Before the Congress we will provide:
- Links to primary gene expression, clinical trait, and genotype data, or the actual primary data if links are not feasible
- Analysis-ready expression, DNA Variation, and clinical data
- Gene-trait causality results
- At least 1 coexpression network per tissue
- At least 1 Bayesian network per tissue
- Narrative description of the in-life study
- Narrative description of the analysis steps
- Data dictionary for all files
- If privacy concerns inhibit release of full genotype data, we will release a redacted set of genotype data but the downstream results computed from the full data set. Also, some downstream results cannot be computed from the input data in a given data set.

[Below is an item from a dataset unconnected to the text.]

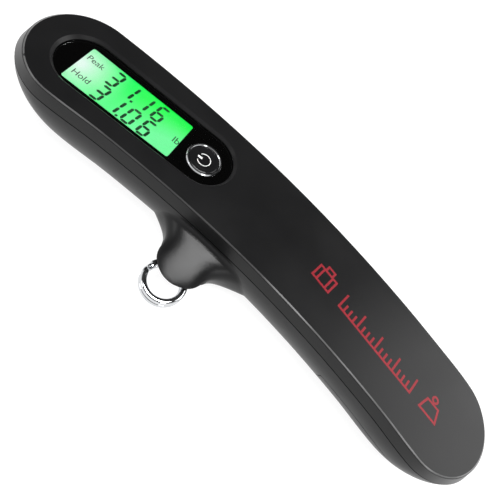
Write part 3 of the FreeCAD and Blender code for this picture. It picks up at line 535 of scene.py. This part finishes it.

- Datasets: BxH ApoE -/-; Human Liver Cohort (Deliver); TCGA Glioblastoma; Hong Kong University Hepatocellular Carcinoma & Adjacent normal tissue; British Columbia Cancer Agency Breast Cancer
- An end-to-end test of pilot system
- Allow any registered Sage User to complete a Key Driver analysis on a user-selected gene list and a network model selected from those available at the Sage Website.
- Summary Input for requirements and design of a future Sage Commons System
- Observed user behaviors and user requests
- Proposed extensions and enhancements from the team
- Open Issues: Areas in which the team needs guidance from Congress Delegates
At the Congress we will provide:
- Demonstration of the end-to-end test of the pilot system.
- Presentation of requirements and design of a future Sage Commons system
- Solicitation of additional feedback from users and other stakeholders (publishers, funders)
- Critique of draft requirements and use cases for a future Sage Commons system
- Communication of the contributions Congress delegates and their colleagues can make to aggregation of data, network models, analytical approaches and the Sage Commons system construction.